TASK TO COMPLETE
Exactly the lines from the one with "for name, s" to the one with "for node in", both included, are to be printed again; leave out the rest.

STORED DATA
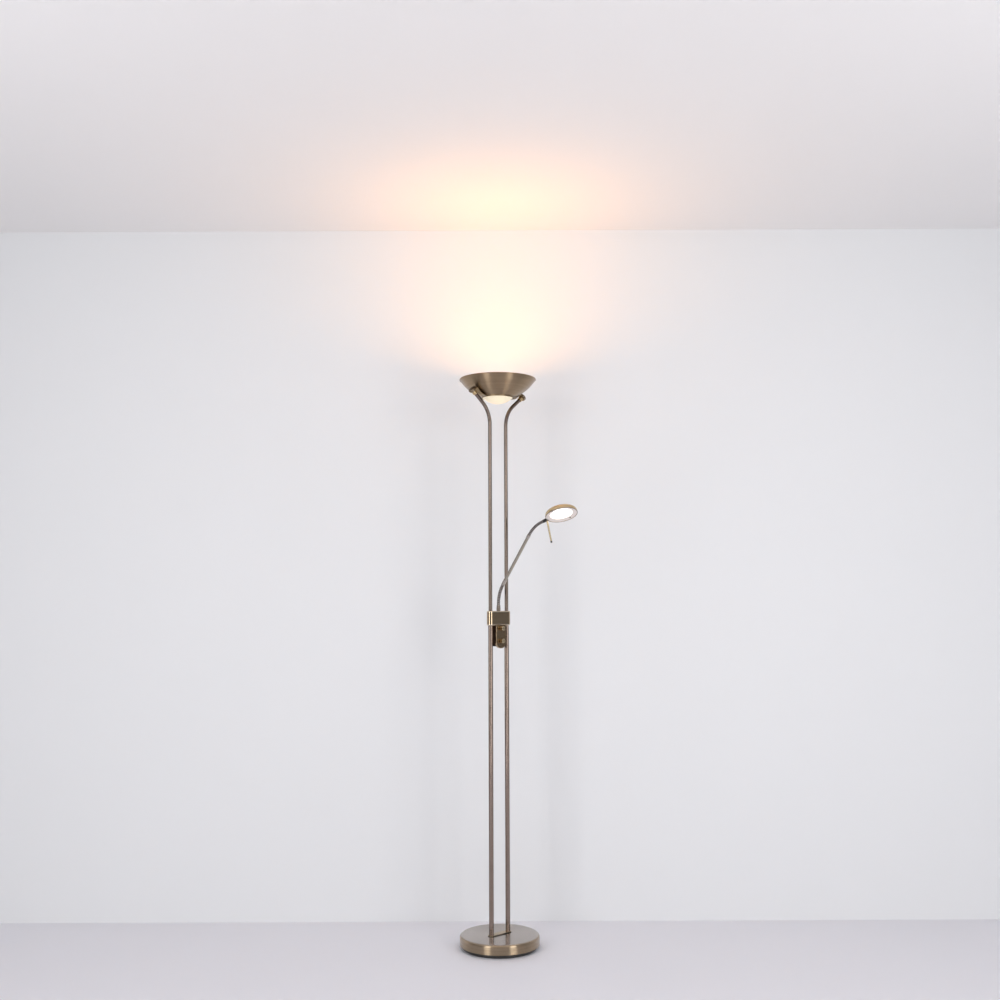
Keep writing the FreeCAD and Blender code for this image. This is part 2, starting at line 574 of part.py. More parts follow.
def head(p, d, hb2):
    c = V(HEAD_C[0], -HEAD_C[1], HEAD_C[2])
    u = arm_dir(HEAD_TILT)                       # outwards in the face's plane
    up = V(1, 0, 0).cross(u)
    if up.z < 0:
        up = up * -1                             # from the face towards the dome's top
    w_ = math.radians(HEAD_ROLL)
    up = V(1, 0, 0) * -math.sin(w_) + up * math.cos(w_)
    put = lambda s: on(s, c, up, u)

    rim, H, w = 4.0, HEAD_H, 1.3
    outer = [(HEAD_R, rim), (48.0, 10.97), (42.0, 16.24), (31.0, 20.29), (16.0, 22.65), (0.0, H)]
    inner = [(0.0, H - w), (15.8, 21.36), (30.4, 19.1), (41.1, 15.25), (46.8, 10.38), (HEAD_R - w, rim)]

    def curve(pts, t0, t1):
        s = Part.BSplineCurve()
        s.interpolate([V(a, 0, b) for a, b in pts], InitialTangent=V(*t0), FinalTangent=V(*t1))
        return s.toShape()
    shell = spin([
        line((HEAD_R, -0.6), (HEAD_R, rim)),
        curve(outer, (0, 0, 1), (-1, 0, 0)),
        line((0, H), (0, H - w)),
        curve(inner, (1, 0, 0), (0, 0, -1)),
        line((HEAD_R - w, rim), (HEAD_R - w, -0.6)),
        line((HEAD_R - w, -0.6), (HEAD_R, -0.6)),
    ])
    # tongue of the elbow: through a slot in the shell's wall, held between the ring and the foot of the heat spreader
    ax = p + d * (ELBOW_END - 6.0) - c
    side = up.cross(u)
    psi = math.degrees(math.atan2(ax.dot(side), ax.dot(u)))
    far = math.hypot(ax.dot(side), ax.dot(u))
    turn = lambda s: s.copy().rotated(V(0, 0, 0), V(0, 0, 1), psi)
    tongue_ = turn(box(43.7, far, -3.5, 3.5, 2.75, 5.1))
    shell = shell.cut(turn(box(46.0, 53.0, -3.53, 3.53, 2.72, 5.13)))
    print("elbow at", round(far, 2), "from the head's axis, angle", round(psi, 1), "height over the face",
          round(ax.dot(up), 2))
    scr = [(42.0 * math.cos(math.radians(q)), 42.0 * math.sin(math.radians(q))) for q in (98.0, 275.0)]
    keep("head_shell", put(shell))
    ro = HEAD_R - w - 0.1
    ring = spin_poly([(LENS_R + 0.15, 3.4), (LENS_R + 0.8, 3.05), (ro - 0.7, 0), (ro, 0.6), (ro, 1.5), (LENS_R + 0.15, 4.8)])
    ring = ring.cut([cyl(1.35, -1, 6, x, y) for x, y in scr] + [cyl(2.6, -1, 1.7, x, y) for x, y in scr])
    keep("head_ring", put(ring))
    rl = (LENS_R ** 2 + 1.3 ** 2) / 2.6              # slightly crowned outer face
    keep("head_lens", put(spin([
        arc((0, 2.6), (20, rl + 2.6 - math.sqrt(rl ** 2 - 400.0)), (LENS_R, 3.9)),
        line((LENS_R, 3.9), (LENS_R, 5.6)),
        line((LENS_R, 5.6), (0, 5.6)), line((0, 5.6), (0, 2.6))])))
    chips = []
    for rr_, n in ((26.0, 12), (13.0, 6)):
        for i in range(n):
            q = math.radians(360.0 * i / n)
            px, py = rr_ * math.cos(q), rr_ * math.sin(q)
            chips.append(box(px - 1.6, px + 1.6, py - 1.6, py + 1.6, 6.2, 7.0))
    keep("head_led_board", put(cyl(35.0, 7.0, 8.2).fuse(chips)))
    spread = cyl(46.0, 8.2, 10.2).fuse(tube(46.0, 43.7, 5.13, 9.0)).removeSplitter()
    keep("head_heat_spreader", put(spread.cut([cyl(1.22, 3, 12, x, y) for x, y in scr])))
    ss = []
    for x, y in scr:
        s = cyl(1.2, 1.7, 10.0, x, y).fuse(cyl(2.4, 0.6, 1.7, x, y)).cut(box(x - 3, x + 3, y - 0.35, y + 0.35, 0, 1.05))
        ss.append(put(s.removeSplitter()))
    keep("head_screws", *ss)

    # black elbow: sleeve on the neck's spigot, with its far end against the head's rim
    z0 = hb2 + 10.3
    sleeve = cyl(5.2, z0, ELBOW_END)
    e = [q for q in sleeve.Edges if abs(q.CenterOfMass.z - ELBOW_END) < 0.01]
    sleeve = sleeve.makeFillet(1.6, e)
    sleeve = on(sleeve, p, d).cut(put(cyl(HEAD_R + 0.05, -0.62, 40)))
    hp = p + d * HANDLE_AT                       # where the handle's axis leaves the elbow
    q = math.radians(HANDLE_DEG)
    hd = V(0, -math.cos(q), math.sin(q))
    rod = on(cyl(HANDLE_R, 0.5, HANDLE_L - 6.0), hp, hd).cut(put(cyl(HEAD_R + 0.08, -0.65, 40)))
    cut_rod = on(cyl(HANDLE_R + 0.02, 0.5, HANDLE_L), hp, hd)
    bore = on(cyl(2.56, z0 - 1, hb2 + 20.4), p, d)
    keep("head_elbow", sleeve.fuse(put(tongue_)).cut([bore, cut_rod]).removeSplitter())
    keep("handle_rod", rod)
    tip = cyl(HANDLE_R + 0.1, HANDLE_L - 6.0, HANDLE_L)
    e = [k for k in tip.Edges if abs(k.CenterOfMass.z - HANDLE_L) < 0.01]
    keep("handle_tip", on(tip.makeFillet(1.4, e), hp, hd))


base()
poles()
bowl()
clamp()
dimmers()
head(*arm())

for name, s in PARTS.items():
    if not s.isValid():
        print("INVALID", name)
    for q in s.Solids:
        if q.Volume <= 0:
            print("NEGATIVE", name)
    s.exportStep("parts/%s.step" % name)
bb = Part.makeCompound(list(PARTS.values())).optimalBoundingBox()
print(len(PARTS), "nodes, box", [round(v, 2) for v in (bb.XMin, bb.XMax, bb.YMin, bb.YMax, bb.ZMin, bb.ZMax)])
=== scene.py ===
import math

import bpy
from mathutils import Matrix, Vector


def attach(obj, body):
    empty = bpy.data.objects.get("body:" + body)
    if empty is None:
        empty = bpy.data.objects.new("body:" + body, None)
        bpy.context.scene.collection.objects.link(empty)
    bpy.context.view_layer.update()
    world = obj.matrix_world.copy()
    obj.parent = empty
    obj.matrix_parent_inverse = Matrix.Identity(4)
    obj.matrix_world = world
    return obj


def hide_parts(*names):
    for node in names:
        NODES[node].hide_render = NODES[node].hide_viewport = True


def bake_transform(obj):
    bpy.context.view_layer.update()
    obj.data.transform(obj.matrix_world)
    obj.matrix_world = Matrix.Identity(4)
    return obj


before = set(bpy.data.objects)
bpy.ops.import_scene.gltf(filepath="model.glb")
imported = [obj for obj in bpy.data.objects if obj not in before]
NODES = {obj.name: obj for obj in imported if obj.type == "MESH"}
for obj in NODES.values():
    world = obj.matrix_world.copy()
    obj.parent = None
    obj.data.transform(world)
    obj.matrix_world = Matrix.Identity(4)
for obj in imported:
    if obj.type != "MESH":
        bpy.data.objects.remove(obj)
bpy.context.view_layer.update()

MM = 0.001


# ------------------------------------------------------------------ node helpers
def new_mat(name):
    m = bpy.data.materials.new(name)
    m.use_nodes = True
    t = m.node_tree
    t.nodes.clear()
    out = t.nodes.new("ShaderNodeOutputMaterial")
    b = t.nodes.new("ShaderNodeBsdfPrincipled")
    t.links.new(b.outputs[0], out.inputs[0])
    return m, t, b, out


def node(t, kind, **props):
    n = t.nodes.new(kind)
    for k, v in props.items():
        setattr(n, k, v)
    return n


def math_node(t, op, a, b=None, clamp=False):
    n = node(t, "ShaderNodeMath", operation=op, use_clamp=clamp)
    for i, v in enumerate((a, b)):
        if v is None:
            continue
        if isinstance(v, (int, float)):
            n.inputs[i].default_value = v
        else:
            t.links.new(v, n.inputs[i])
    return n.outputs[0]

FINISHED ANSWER
for name, s in PARTS.items():
    if not s.isValid():
        print("INVALID", name)
    for q in s.Solids:
        if q.Volume <= 0:
            print("NEGATIVE", name)
    s.exportStep("parts/%s.step" % name)
bb = Part.makeCompound(list(PARTS.values())).optimalBoundingBox()
print(len(PARTS), "nodes, box", [round(v, 2) for v in (bb.XMin, bb.XMax, bb.YMin, bb.YMax, bb.ZMin, bb.ZMax)])
=== scene.py ===
import math

import bpy
from mathutils import Matrix, Vector


def attach(obj, body):
    empty = bpy.data.objects.get("body:" + body)
    if empty is None:
        empty = bpy.data.objects.new("body:" + body, None)
        bpy.context.scene.collection.objects.link(empty)
    bpy.context.view_layer.update()
    world = obj.matrix_world.copy()
    obj.parent = empty
    obj.matrix_parent_inverse = Matrix.Identity(4)
    obj.matrix_world = world
    return obj


def hide_parts(*names):
    for node in names:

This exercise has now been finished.